Short-time work (STW) is one of the most frequently used tools in times of economic crisis. It involves the temporary reduction of working time in order to secure employment and employees’ income, while at the same time enabling companies to reduce labour costs through state support.
During the economic and financial crisis in 2008/2009, Germany, in particular, benefitted from the widespread use of STW in containing unemployment despite a massive slump in economic output. It is therefore no surprise that in response to the current COVID 19 crisis, the use of STW may reach new record heights in Germany. The German government estimates that as a consequence of the COVID 19 crisis, the number of employees in short-time work could increase to approximately 2.35 million workers in 2020. In the last two decades, the number of workers affected by STW ranged between 100,000 and 200,000 per year.
However, a debate has recently emerged about the level of STW compensation, which currently amounts to 60 or (in households with children) 67 percent of the net pay. Against this background, German trade unions demand an increase of the statutory STW allowance to at least 80 percent of the net pay for the duration of the COVID 19 crisis. A just published study on Short-time compensation in the Corona crisis by Thorsten Schulten from the Institute of Economic and Social Research (WSI) in Düsseldorf and Torsten Müller from the ETUI illustrates that Germany is indeed at the bottom of the league among European countries with comparable regulations. The study furthermore illustrates that it is only through industry-level collective agreements negotiated by trade unions and employers’ associations that the German STW allowance reaches the same level as that of other European countries. In view of the low level of collective bargaining coverage in Germany, particularly in low-wage sectors, however, only a minority of employees actually benefit from these more beneficial arrangements.

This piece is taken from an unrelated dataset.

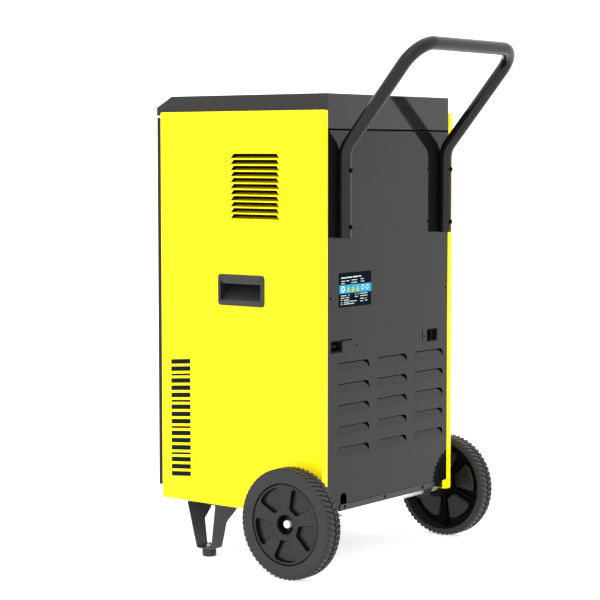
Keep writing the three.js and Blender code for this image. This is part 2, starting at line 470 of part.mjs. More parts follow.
// ---------------------------------------------------------------- axle, wheels and tyres
const SPOKES = 5;
function wheelRim(turn) {
  // profile: hub drawn out towards the case, thin front disc, and a flange behind the tyre's wall
  const hubIn = 215.2;
  let w = lathe('X', [
    [7.9, hubIn], [20, hubIn], [21, 256], [26, 261.5], [85.8, 261.5], [85.8, WHEEL_X1 - 9.2], [DISC_R, WHEEL_X1 - 9.2],
    [DISC_R, 270.5], [DISC_R - 1.6, 272.4], [18.5, 272.4], [17.5, 258], [7.9, 258], [7.9, hubIn]], [0, 0, 0], 30);
  const at = (r, deg) => [r * Math.cos((deg * Math.PI) / 180), r * Math.sin((deg * Math.PI) / 180)];
  for (let i = 0; i < SPOKES; i++) {
    // a bowl sunk into the disc, standing out behind it
    const mid = -90 + turn + i * 72;
    const bowl = (grow) => [at(31 - grow, mid - 18 - grow * 0.9), at(66 + grow, mid - 23 - grow), at(69 + grow, mid - 17), at(69.6 + grow, mid), at(69 + grow, mid + 17), at(66 + grow, mid + 23 + grow), at(31 - grow, mid + 18 + grow * 0.9)];
    w = w.add(prism('X', bowl(3), 250, 262));
    w = w.subtract(prism('X', bowl(0), 256, 280));
  }
  return w;
}
const TYRE_N = 44;
const tyre = () => lathe('X', [
  [88.5, WHEEL_X0], [97, WHEEL_X0], [WHEEL_R, WHEEL_X0 + 6],
  [WHEEL_R, WHEEL_X1 - 6], [97, WHEEL_X1], [DISC_R + GAP, WHEEL_X1], [DISC_R + GAP, WHEEL_X1 - 9], [86.5, WHEEL_X1 - 9], [88.5, WHEEL_X1 - 12], [88.5, WHEEL_X0]], [0, 0, 0], TYRE_N, Math.PI / TYRE_N);
{
  const at = (m) => m.translate([0, WHEEL_Y, WHEEL_Z]);
  piece('wheel_rim_right', at(wheelRim(0)), BLACK());
  piece('wheel_rim_left', at(mirror(wheelRim(36))), BLACK());
  piece('tyre_right', at(tyre()), RUBBER());
  piece('tyre_left', at(mirror(tyre())), RUBBER());
  let axle = lathe('X', [[0, -268], [6, -268], [AXLE_R, -266.5], [AXLE_R, 266.5], [6, 268], [0, 268]], [0, WHEEL_Y, WHEEL_Z], 20);
  for (const x of [-262.5, 262.5]) axle = axle.subtract(rod('Z', 2, WHEEL_Z - 20, WHEEL_Z + 20, [x, WHEEL_Y, 0], 12));
  piece('axle', axle, STEEL());
  const pin = rod('Z', 1.6, WHEEL_Z - 13, WHEEL_Z + 13, [262.5, WHEEL_Y, 0], 10).add(rod('Z', 3, WHEEL_Z + 9.5, WHEEL_Z + 13, [262.5, WHEEL_Y, 0], 12));
  piece('split_pin_right', pin, STEEL());
  piece('split_pin_left', mirror(pin), STEEL());
  const bracket = prism('X', [[122, 112.7], [133, 96], [145, 87], [162, 87], [174, 96], [185, 112.7], [185, 114.7], [122, 114.7]], 166, 169)
    .add(box(154, 169, 122, 185, 112.7, 114.7)).subtract(rod('X', AXLE_R + GAP, 150, 180, [0, WHEEL_Y, WHEEL_Z], 20));
  piece('axle_bracket_right', bracket, FRAME());
  piece('axle_bracket_left', mirror(bracket), FRAME());
}

// ---------------------------------------------------------------- push handle
{
  const xr = HANDLE_X + HANDLE_HALF, xl = HANDLE_X - HANDLE_HALF;
  const path = rounded([[xr, LEG_Y, LEG_Z0], [xr, LEG_Y, BEND_Z], [xr, BAR_Y, BAR_Z], [xl, BAR_Y, BAR_Z], [xl, LEG_Y, BEND_Z], [xl, LEG_Y, LEG_Z0]],
    [BEND_R, CORNER_R, CORNER_R, BEND_R], [3, 5, 5, 3]);
  const bore = path.map((p) => p.clone());
  bore[0].z -= 3; bore[bore.length - 1].z -= 3;
  let tube = sweep(path, TUBE_R, 12).subtract(sweep(bore, TUBE_R - TUBE_WALL, 8));
  for (const x of [xr, xl]) for (const z of SCREW_Z) tube = tube.subtract(rod('Y', 3.3, 185, 225, [x, 0, z], 10));
  piece('push_handle', tube, FRAME());
  const names = ['handle_screw_right_lower', 'handle_screw_right_upper', 'handle_screw_left_lower', 'handle_screw_left_upper'];
  [xr, xl].forEach((x, i) => SCREW_Z.forEach((z, j) => {
    const y = LEG_Y + TUBE_R;
    piece(names[i * 2 + j], lathe('Y', [[0, 186], [3, 186], [3, y + GAP], [4.6, y + GAP], [4.6, y + 1.4], [3, y + 2.6], [0, y + 2.8]], [x, 0, z], 10), STEEL());
  }));
}

export default machine;
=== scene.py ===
# Upright wheeled dehumidifier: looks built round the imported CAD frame.
# Outlines below are in millimetres in the case's own frame (Y = 0 at the middle of the case); P() turns them into the row frame.
import math

import bmesh
import bpy
from mathutils import Matrix, Vector
from mathutils.geometry import tessellate_polygon


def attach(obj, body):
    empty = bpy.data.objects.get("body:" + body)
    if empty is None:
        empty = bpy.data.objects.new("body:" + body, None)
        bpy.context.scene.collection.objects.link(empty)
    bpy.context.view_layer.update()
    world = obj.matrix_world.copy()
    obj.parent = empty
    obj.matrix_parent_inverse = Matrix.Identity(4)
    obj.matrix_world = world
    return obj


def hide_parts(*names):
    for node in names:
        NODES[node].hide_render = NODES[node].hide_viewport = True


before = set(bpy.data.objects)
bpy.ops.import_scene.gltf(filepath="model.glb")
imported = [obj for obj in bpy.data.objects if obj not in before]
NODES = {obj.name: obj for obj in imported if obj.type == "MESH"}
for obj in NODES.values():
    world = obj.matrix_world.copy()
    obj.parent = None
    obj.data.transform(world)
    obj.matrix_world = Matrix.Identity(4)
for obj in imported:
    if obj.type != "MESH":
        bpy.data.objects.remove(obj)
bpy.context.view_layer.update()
CY = 79.2
PI = math.pi


def P(v):
    return Vector((v[0] / 1000.0, (v[1] - CY) / 1000.0, v[2] / 1000.0))


# ------------------------------------------------------------------ materials
def _mat(name):
    m = bpy.data.materials.new(name)
    m.use_nodes = True
    nt = m.node_tree
    bsdf = next(n for n in nt.nodes if n.type == "BSDF_PRINCIPLED")
    return m, nt, bsdf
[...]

Many European countries pay a significantly higher STW allowance of 80 to 100 percent. Of the 15 European countries included in the study, four countries (Ireland, Denmark, the Netherlands and Norway) pay an STW allowance that covers up to 100 percent of the loss of wages (see the graph below). In Sweden, the STW compensation varies between 92.5 and 96 percent depending on the extent of STW. In four countries (Austria, the UK, Italy and Switzerland), the STW allowance is 80 percent, with the lower wage groups in Austria receiving a higher premium of up to 90 percent. In Spain, Belgium and France, 70 percent of the loss of earnings is compensated, while in Portugal two thirds (66.66 percent) are paid. The STW allowance is paid on a net or gross basis, depending on the country. In countries where gross pay is compensated, the net payment can be even higher. This is the case in France, for example, where due to the tax exemption, a STW allowance of 70 percent the gross wage corresponds to a net compensation of 84 percent.
Graph: Short-Time allowance in percent of pay in selected European countries
Note: * In some industries the level is substantially higher where it is supplemented by collective agreements.
Source: Schulten and Müller: Kurzarbeitergeld in der Corona-Krise – Aktuelle Regelungen in Deutschland und Europa, WSI Policy Brief Nr. 38, 04/2020
In Germany, the loss of income resulting from STW is partially compensated for by industry-level collective agreements, which generally increase the statutory STW allowance up to a level between 75 and 100 percent of net pay. Examples of industries which in the context of the COVID 19 crisis have negotiated improved conditions include: the film industry (100% of net wages); metalworking (80-97%); chemicals (90%); automotive craft (KfZ-Handwerk) (90%); systems-based food catering sector (Systemgastronomie) (90%); textiles services (80%); and the wood and plastics industry (75%).
According to the authors Schulten and Müller, even though more and more industries have collective agreements to increase the STW compensation, they will only apply to a minority of the employees covered by the agreement. As Schulten and Müller point out, "particularly in the classic low-wage sectors, there are often no collectively agreed subsidies supplementing the statutory STW allowance". Furthermore, in low-wage sectors, collective bargaining coverage is usually particularly low. "However, low-income employees in particular cannot make ends meet for long with a net income loss of 40 percent. For the period of the COVID-19 crisis, the researchers therefore argue that Germany should increase its statutory STW allowance to at least 80 percent of the net pay, similar to the situation in other European countries and in particular Austria, with a higher increase of up to 90 percent for employees in the low-wage sector.